= Simon Rivard =

Simon Rivard is a Canadian conductor, and current music director of the Newfoundland Symphony Orchestra.

== Life and Education ==
Rivard was born in Montréal, Québec. He studied both violin performance and orchestral conducting at the Conservatoire de musique de Montréal and then McGill University. He studied with Raffi Armenian and Alexis Hauser.

In 2018, he was invited to the first Conducting Mentorship Program at the Verbier Festival Academy, where he worked with Gianandra Noseda, Sir Simon Rattle, Gábor Takács-Nagy, Marc Minkowski, and Valery Gergiev, among others. He was subsequently re-invited to work with the Verbier Festival Junior Orchestra in 2022.

He is an alumnus of Barbara Hannigan's Equilibrium Young Artists, a mentorship program for early-career professionals.

== Career ==
From 2018 to 2022, Simon served as the Toronto Symphony Orchestra's Resident Conductor. During this time, he was mentored by Gustavo Gimeno and Sir Andrew Davis. Concurrently, he was the principal conductor of the Toronto Symphony Youth Orchestra, where his contract was extended through to 2024.

He has also held positions with the Thunder Bay Symphony Orchestra (Resident Conductor, 2017–2018), the Toronto Mendelssohn Choir (Associate Conductor, 2020–2022), and Orchestre de la Francophonie as their interim music director in both the summers of 2017 and 2024.

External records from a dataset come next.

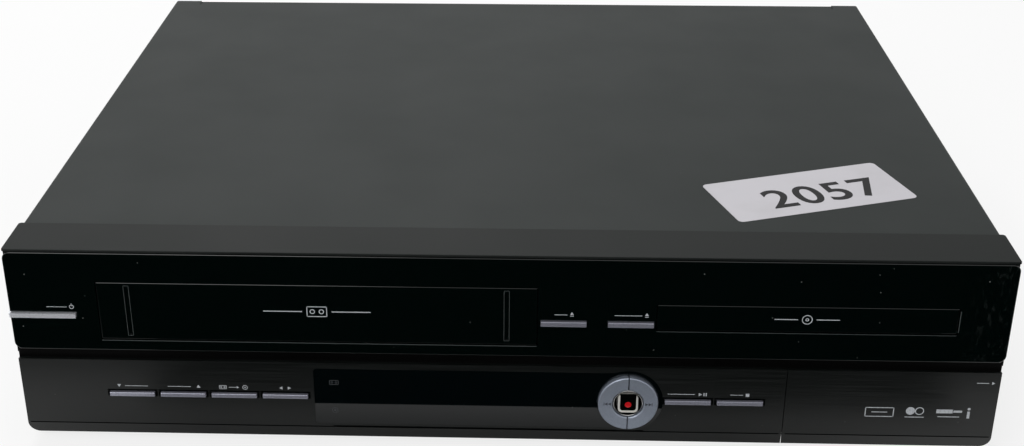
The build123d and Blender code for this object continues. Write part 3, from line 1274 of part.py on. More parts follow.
def fan_frame():
    """A square frame behind the grille, with spokes to the rotor's pin."""
    y0, y1 = REAR_FACE - FAN_DEPTH, REAR_FACE
    side = FAN_SIDE
    frame = box_round(FAN_X, FAN_Z, (side, side), y0, y1)
    frame -= pin_y(FAN_X, y0 - 1, y1 + 1, FAN_Z, side - 2 * FAN_WALL)
    spokes = y1 - FAN_SPOKE_T
    frame += box_round(FAN_X, FAN_Z, (side, FAN_SPOKE), spokes, y1)
    frame += box_round(FAN_X, FAN_Z, (FAN_SPOKE, side), spokes, y1)
    return frame + pin_y(FAN_X, y1 - FAN_PIN_LENGTH, y1, FAN_Z, FAN_PIN_D)


def fan_rotor():
    """A hub with slanted blades that turns on the frame's pin."""
    y1 = REAR_FACE - FAN_SPOKE_T - FLAT_GAP
    y0 = y1 - FAN_HUB_H
    hub = pin_y(FAN_X, y0, y1, FAN_Z, FAN_HUB_D)
    blade = Pos(14.5, 0, 0) * Rot(32, 0, 0) * Box(15.5, 1.2, 9.5)
    middle = (y0 + y1) / 2
    for i in range(FAN_BLADES):
        turned = Rot(0, 360 * i / FAN_BLADES, 0) * blade
        hub += Pos(FAN_X, middle, FAN_Z) * turned
    return hub - pin_y(FAN_X, y0 + 0.8, y1 + 1, FAN_Z, FAN_PIN_D + 2 * RUNNING)


def main():
    """Build every node and write it."""
    os.makedirs("parts", exist_ok=True)
    plain = [
        bottom_chassis, top_cover, rear_panel, front_panel, upper_fascia, lower_fascia, display_window,
        feet, case_screws, stock_label, standby_key, record_key, cassette_door, av_door,
        front_board, key_boards, key_switches, display_tube, front_av_jacks, usb_socket, loader_frame,
        disc_tray, tray_gear, tray_front, traverse_frame, turntable, laser_sled, lead_screw, clamp_bridge,
        disc_clamp, vcr_chassis, drum_base, head_drum, capstan, pinch_roller, cassette_holder, tape_guides,
        main_board, power_board, transformer, filter_capacitors, heat_sink, mains_inlet, scart_sockets,
        rear_jacks, tuner_module, fan_frame, fan_rotor,
    ]
    for make in plain:
        save(make.__name__, make())
    for name, x in LOWER_KEYS.items():
        face = LOWER_FACE - KEY_PROUD
        save(name, bar_key(x, x + LOWER_KEY_LENGTH, LOWER_KEY_Z, LOWER_KEY_H, face))
    for name, (x0, x1) in (("eject_key", EJECT_X), ("open_close_key", OPEN_X)):
        save(name, bar_key(x0, x1, UPPER_KEY_Z, UPPER_KEY_H, FRONT_Y - KEY_PROUD))
    for name, side in (("previous_key", -1), ("next_key", 1)):
        save(name, half_ring_key(side))
    for name, side in (("supply_reel", -1), ("takeup_reel", 1)):
        save(name, reel(side))


main()
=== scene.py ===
"""Looks of the disc and cassette player: finishes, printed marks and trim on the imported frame."""

import logging
import math
from dataclasses import dataclass, field
from enum import Enum

import bmesh
import bpy
from mathutils import Matrix, Vector


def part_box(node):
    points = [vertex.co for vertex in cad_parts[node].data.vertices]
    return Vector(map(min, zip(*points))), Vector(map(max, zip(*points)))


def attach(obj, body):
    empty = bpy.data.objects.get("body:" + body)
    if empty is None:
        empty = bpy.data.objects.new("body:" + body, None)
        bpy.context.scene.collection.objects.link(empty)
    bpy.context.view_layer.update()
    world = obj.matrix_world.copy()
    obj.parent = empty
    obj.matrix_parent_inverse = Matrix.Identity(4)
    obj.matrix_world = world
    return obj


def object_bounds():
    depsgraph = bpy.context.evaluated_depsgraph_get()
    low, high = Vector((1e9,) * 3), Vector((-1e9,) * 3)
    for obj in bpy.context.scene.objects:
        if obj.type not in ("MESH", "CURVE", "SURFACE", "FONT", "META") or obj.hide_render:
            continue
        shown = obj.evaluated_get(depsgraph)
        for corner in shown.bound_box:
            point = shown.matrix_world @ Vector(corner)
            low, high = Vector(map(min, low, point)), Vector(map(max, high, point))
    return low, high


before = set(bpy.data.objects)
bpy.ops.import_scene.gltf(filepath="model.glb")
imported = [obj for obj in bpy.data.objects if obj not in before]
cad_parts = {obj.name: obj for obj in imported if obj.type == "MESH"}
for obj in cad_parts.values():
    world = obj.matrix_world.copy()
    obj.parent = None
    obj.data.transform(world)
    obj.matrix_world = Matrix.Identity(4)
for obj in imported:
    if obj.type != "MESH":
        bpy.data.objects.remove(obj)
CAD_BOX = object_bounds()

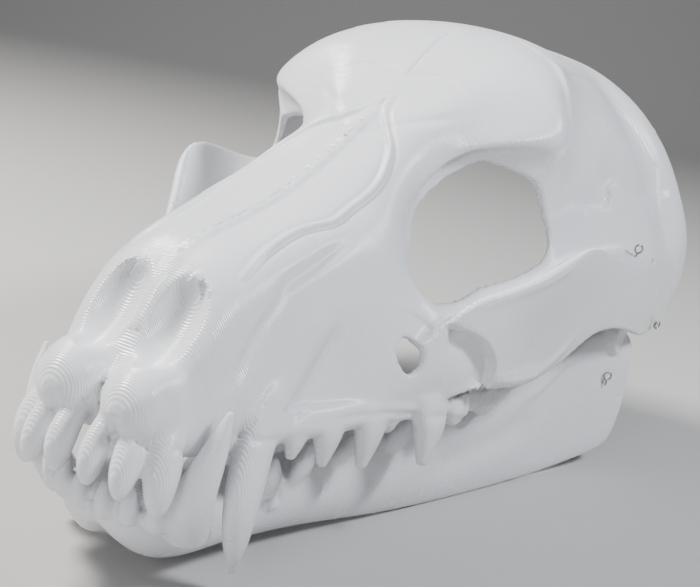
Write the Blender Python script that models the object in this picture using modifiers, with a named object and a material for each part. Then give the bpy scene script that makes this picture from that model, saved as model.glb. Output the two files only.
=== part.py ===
"""Wolf skull mask: a thin printed shell with open orbits, underside and back, and a hinged jaw.

Sizes are in millimetres and are turned into metres by place(). The nose points to -Y, +Z is up and
+X is the wearer's left. The origin lies under the middle of the mask, on the surface it stands on.
Only the +X half of each printed piece is modelled, and a Mirror modifier adds the other half.
"""
import math

import bpy
import bmesh
import numpy as np
from mathutils import Matrix, Vector

MM = 0.001
MID_Y = -17.9        # half way between the incisors and the rear rim
FLOOR_Z = 3.6        # underside of the jaw, on which the mask stands
WALL = 3.4           # thickness of the printed shell
GAP = 0.3            # clearance between touching pieces
SHELL_SHARE = 0.38   # share of the smooth forms' triangles that is kept before anything is cut or joined
JAW_SHARE = 0.42

# The hinge: a stub on each inner lug of the skull turns in a socket of the jaw.
HINGE_Y = 92.0
HINGE_Z = 68.0
STUB_RADIUS = 3.0
CONDYLE_RADIUS = 8.5
LUG_X = 73.5          # inner face of the lug
LUG_THICK = 4.0

# Wire loops on the outside: centres as (x, y, z).
WIRE_RADIUS = 0.5
LOOP_RADIUS = 1.9
UPPER_LOOP = (93.5, 67.5, 113.2)
REAR_LOOP = (100.1, 104, 75)
JAW_LOOP = (89.4, 86, 50)

# Rails run along the skull from nose to rear rim. Each is a row of (y, x, z).
CROWN = ((-166, 0, 66), (-157, 0, 77), (-148, 0, 90), (-137, 0, 106), (-127, 0, 112.5),
         (-110, 0, 116.5), (-87, 0, 121.5), (-61, 0, 131), (-32, 0, 145), (-5, 0, 160),
         (20, 0, 178), (41, 0, 187.5), (62, 0, 192), (97, 0, 187.5), (140, 0, 184))
NASAL = ((-166, 6, 66), (-157, 8, 77), (-148, 10, 90), (-137, 12, 105.5), (-127, 12, 112),
         (-110, 12, 116.5), (-61, 13, 131), (-32, 14, 145), (-5, 16, 160), (20, 17, 177),
         (41, 17, 186.5), (62, 17, 191), (97, 17, 186.5), (140, 17, 183))
SUTURE = ((-166, 12, 65), (-157, 15, 76), (-148, 18.5, 89.5), (-137, 21, 101.5), (-125, 22, 108.5),
          (-110, 22, 114), (-87, 23, 120), (-61, 24, 127.5), (-38, 23, 138.5), (-20, 23, 147),
          (-5, 27, 158), (15, 33, 174), (41, 34, 184), (65, 32, 187), (97, 33, 183), (140, 33, 180))
UPPER_SIDE = ((-166, 17, 63), (-157, 20.5, 73), (-148, 24.5, 84.5), (-137, 27, 95), (-116, 29.5, 105.5),
              (-99, 31.5, 110), (-80, 33, 116), (-60, 33, 122), (-42, 30, 130), (-20, 28.5, 140),
              (-5, 34, 151), (6, 44, 160), (18, 52, 169), (41, 49, 178.5), (65, 44, 182),
              (97, 47, 177), (120, 47, 171.5), (130, 47, 174), (140, 47, 174.5))
BROW = ((-166, 20, 61), (-157, 23, 69), (-148, 27, 78), (-137, 30, 87), (-116, 33, 96),
        (-99, 36, 101), (-80, 39, 107), (-60, 40, 113), (-42, 34, 121), (-20, 30, 130),
        (-5, 38, 145), (5, 58, 151), (14, 68.5, 152), (26, 65, 160), (41, 58, 168), (58, 54, 172),
        (97, 60, 168.5), (120, 58.5, 161.5), (130, 61.5, 165), (140, 62, 165.5))
WALL_MID = ((-166, 22, 59), (-157, 25, 65), (-148, 29, 72), (-137, 32, 80), (-116, 35, 87),
            (-99, 39, 92), (-80, 44, 96), (-60, 44, 107), (-42, 38, 112), (-20, 29, 122),
            (-5, 31, 138), (5, 45, 142), (14, 57, 139), (24, 66, 137), (41, 63, 149), (60, 66, 158),
            (97, 74, 153), (120, 72, 147.5), (130, 76, 151), (140, 76.5, 151.5))
LOWER_RIM = ((-166, 23, 57), (-157, 26, 61), (-148, 31, 67), (-137, 34, 73), (-116, 37, 78),
             (-99, 41, 81), (-80, 47, 86), (-60, 51, 94), (-42, 56, 94), (-20, 62, 98),
             (0, 68, 101.5), (15, 71, 107), (26, 71, 116), (41, 71, 125), (58, 75, 135),
             (97, 84, 135.5), (120, 83, 132), (130, 86.5, 135.5), (140, 87, 136))
VALLEY = ((-137, 35, 67), (-116, 38.5, 70), (-99, 43, 72), (-80, 49, 76), (-60, 56, 85),
          (-44, 62, 93), (-20, 70, 99), (0, 77, 103), (15, 80, 106), (36, 80, 107),
          (58, 83, 112), (80, 90, 115), (97, 93, 116), (120, 92.5, 113.5), (130, 96, 116.5), (140, 96.5, 117))
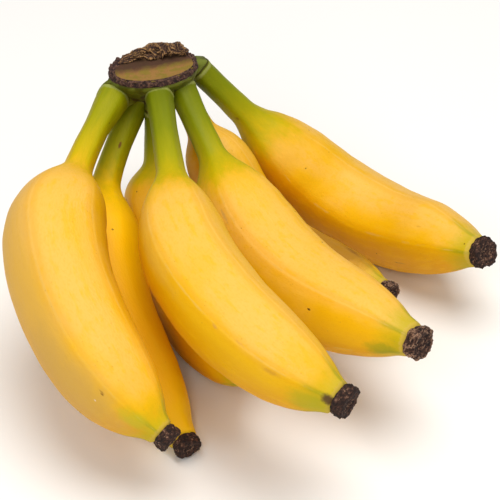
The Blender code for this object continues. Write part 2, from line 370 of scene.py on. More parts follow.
# %% A finished piece
def finished(name, bm, finish, slot, *nodes):
    mesh = bpy.data.meshes.new(name)
    bm.to_mesh(mesh)
    bm.free()
    mesh.shade_smooth()
    obj = bpy.data.objects.new(name, mesh)
    bpy.context.scene.collection.objects.link(obj)
    mesh.materials.append(finish.material)
    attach(obj, "root")
    if nodes:
        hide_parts(*nodes)
    print(name, "has", len(mesh.polygons), "faces")
    return obj


# %% [markdown]
# No two fruits are quite alike. Some stalks widen where they meet the crown, and two fruits have a
# slight swelling or hollow on one side, which shows in their outline.

# %% Flares and swellings
FLARES = {"banana_1": 0.28, "banana_2": 0.12, "banana_3": 0.06, "banana_4": 0.12}  # shares of the radius
SLIGHT_FLARE = 0.03  # of all the other stalks
FLARE_REACH = 17.0
# share of the length, angle in degrees, reach as a share of the length, height in mm
SWELLINGS = {"banana_1": ((0.38, 100, 0.10, 1.0), (0.70, 108, 0.09, -1.2)),
             "banana_5": ((0.84, -62, 0.07, 1.3),)}


def flare(name, distance):
    near = min(max(1 - distance / FLARE_REACH, 0), 1)
    return 1 + FLARES.get(name, SLIGHT_FLARE) * near * near * (3 - 2 * near)


def swelling(name, share, angle):
    height = 0
    for middle, way, reach, rise in SWELLINGS.get(name, ()):
        facing = max(math.cos(angle - math.radians(way)), 0) ** 2
        height += rise * facing * math.exp(-((share - middle) / reach) ** 2)
    return height


print("the foot of banana_1 is", round(flare("banana_1", 0), 2), "times as wide as its stalk")

# %% [markdown]
# Three things are kept on the points while the tube is bent, because the finish needs them. The straight
# place lets grain and marks follow the fruit however it bends. The nearness to a ridge places the scuffs.
# How far the skin faces up places the painted highlight on top and the painted shade on the sides.

# %% The skin of one fruit
LEDGE_RISE, LEDGE_MIDDLE, LEDGE_HALF = 0.3, 1.3, 0.7  # mm: a low ring where the stalk leaves the crown
LEDGES = {name: 0.0 for name in FRUITS} | {"banana_2": -2.2}  # mm along the stalk where the crown ends
LOWEST = 0.05  # mm over the table


def skin(name, number, finish):
    fruit, path = FRUITS[name], PATHS[name]
    bm = straight_tube(SKIN_SIDES, SKIN_RINGS)
    straight = bm.verts.layers.float_vector.new("straight")
    ridge = bm.verts.layers.float.new("ridge")
    upper = bm.verts.layers.float.new("upper")
    length, turn = fruit["length"], math.radians(fruit["turn"])
    hidden = LEDGES[name] - INTO_CROWN
    for vertex in bm.verts:
        distance = hidden + (vertex.co.z + 0.5) * (length - hidden)
        share = min(max(distance / length, 0), 1)
        angle = math.atan2(vertex.co.y, vertex.co.x)
        radius = radius_at(name, share)
        slim = 1 - min(radius / fruit["girth"], 1)
        drawn = 0.06 + 0.02 * slim
        grown = 1 - drawn * 0.45 + drawn * ridge_nearness(angle) * 0.95
        # broad lumps on the body, fine ones everywhere
        at = Vector((math.cos(angle) * 9, math.sin(angle) * 9, distance)) + Vector((0, 0, 500 * number))
        lumps = noise.noise(at / 14) * 0.35 * (1 - slim) + noise.noise(at / 5) * 0.09
        radius = (radius * grown + lumps) * lip(fruit, distance) * flare(name, distance)
        past_ledge = (distance - LEDGES[name] - LEDGE_MIDDLE) / LEDGE_HALF
        radius += LEDGE_RISE * math.exp(-past_ledge ** 2) + swelling(name, share, angle)
        point, normal, _ = path.at(distance)
        f = min(max((share - fruit["stalk"] + 0.02) / (fruit["swell"] + 0.02), 0), 1)
        point = point - normal * fruit["lean"] * f * f * (3 - 2 * f)
        out = normal * math.cos(angle + turn) + path.side * math.sin(angle + turn)
        place = point + out * radius
        place[2] = max(place[2], LOWEST)
        vertex[straight] = (radius * math.cos(angle), radius * math.sin(angle), distance)
        vertex[ridge] = 1 - abs(math.sin(2.5 * angle))
        vertex.co = place * MM
    bmesh.ops.holes_fill(bm, edges=[e for e in bm.edges if e.is_boundary])
    bmesh.ops.recalc_face_normals(bm, faces=bm.faces)
    bm.normal_update()
    # how far each point faces up, which later places the painted highlight and the painted shade
    for vertex in bm.verts:
        vertex[upper] = vertex.normal.z
    return finished(name + "_skin", bm, finish, "banana_skin", name)


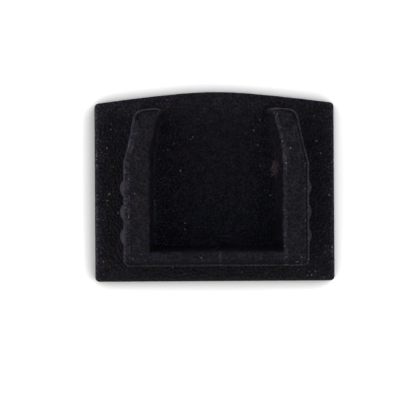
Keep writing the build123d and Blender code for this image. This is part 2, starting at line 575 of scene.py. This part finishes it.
def softStudio():
    world = bpy.data.worlds.new("softStudio")
    scene.world = world
    world.use_nodes = True
    make, work, product, spread = nodeTools(world.node_tree)
    place = make("TexCoord")
    split = make("SeparateXYZ", {"Vector": place.outputs["Generated"]})
    x, y, z = [split.outputs[axis] for axis in "XYZ"]

    def blend(factor, first, second):
        return make("Mix", {"Factor": factor, "A": first, "B": second}).outputs["Result"]

    def fade(value, start, end):
        return spread(value, 0.0, 1.0, start, end, interpolation_type="SMOOTHSTEP")

    across = product(x, x)
    level = work("MAXIMUM", work("ADD", across, product(y, y)), 0.0001)  # never divides by nothing
    aside = work("DIVIDE", across, level)
    toRight = work("GREATER_THAN", x, 0.0)
    toBack = work("GREATER_THAN", y, 0.0)

    def ring(left, right, back, near):
        return blend(aside, blend(toBack, near, back), blend(toRight, left, right))

    overhead = fade(z, *studio["aboveFade"])
    rings = blend(fade(z, *studio["lowerFade"]), ring(*studio["upper"]), ring(*studio["lower"]))
    light = blend(overhead, rings, studio["above"])
    tint = make("Mix", {"Factor": overhead, 6: (1.0, 1.0, 1.0), 7: studio["cool"]}, data_type="RGBA")
    path = make("LightPath")
    strength = blend(path.outputs["Is Camera Ray"], light, 1.0)  # the camera sees plain white
    glow = make("Background", {"Color": tint.outputs[2], "Strength": strength})
    make("OutputWorld", {"Surface": glow.outputs["Background"]})


softStudio()
print("studio made")

# Camera: nearly straight above, a little towards the left.
shot = dict(
    distance=300.0,
    aim=(-0.427, -1.432),
    level=0.6,
    tilt=1.0,
    roll=0.35,
    width=27.845,
    sensor=36.0,
    clip=(0.01, 10.0),  # metres
)


def setCamera():
    data = bpy.data.cameras.new("shotCamera")
    data.sensor_width = shot["sensor"]
    data.lens = shot["distance"] * shot["sensor"] / shot["width"]
    data.clip_start, data.clip_end = shot["clip"]
    camera = bpy.data.objects.new("shotCamera", data)
    scene.collection.objects.link(camera)
    tilt = Matrix.Rotation(math.radians(-shot["tilt"]), 4, "Y")
    roll = Matrix.Rotation(math.radians(-shot["roll"]), 4, "Z")
    turn = tilt @ roll
    stand = turn @ Vector((*shot["aim"], shot["distance"]))
    stand += Vector((0, 0, shot["level"]))
    camera.matrix_world = Matrix.Translation(stand * mm) @ turn
    scene.camera = camera


setCamera()
print("camera set")

scene.view_settings.view_transform = "Standard"
bpy.context.view_layer.update()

In 2023, Rivard was appointed Edmonton Opera's Music Director, the first in the company's history. With EO, he has conducted Puccini'sTosca and La bohème, Strauss' Die Fledermaus, Bizet's Carmen, Mozart's Don Giovanni, and the Jonathan Dove reductions of both Wagner's Das Rheingold and Siegfried. He also served as the music director on their presentation of Bartók's Bluebeard's Castle, in an English translation by British director Daisy Evans.

As a guest conductor, he has appeared on the podium across Canada, including with Orchestre symphonique de Montréal, Toronto Summer Music Festival, Symphony Nova Scotia, Orchestre symphonique de Laval, Orchestre symphonique de Québec, Orchestre Métropolitain, and Orchestre classique de Montréal. Upcoming, he debuts with the National Arts Centre Orchestra in Ottawa, ON, and made his podium debut with Opéra de Montréal in 2024 with Puccini's La bohème.

In Europe, he has appeared with Sweden's Göteborgs Symfoniker, the Verbier Festival Chamber Orchestra, and most recently, the Lapland Chamber Orchestra.

After an 18-month search, the Newfoundland Symphony Orchestra appointed Rivard as their new music director, beginning in the 2025–2026 season.

Beginning in the 2025–2026 academic year, he began teaching orchestral conducting at Conservatoire de Musique de Montréal.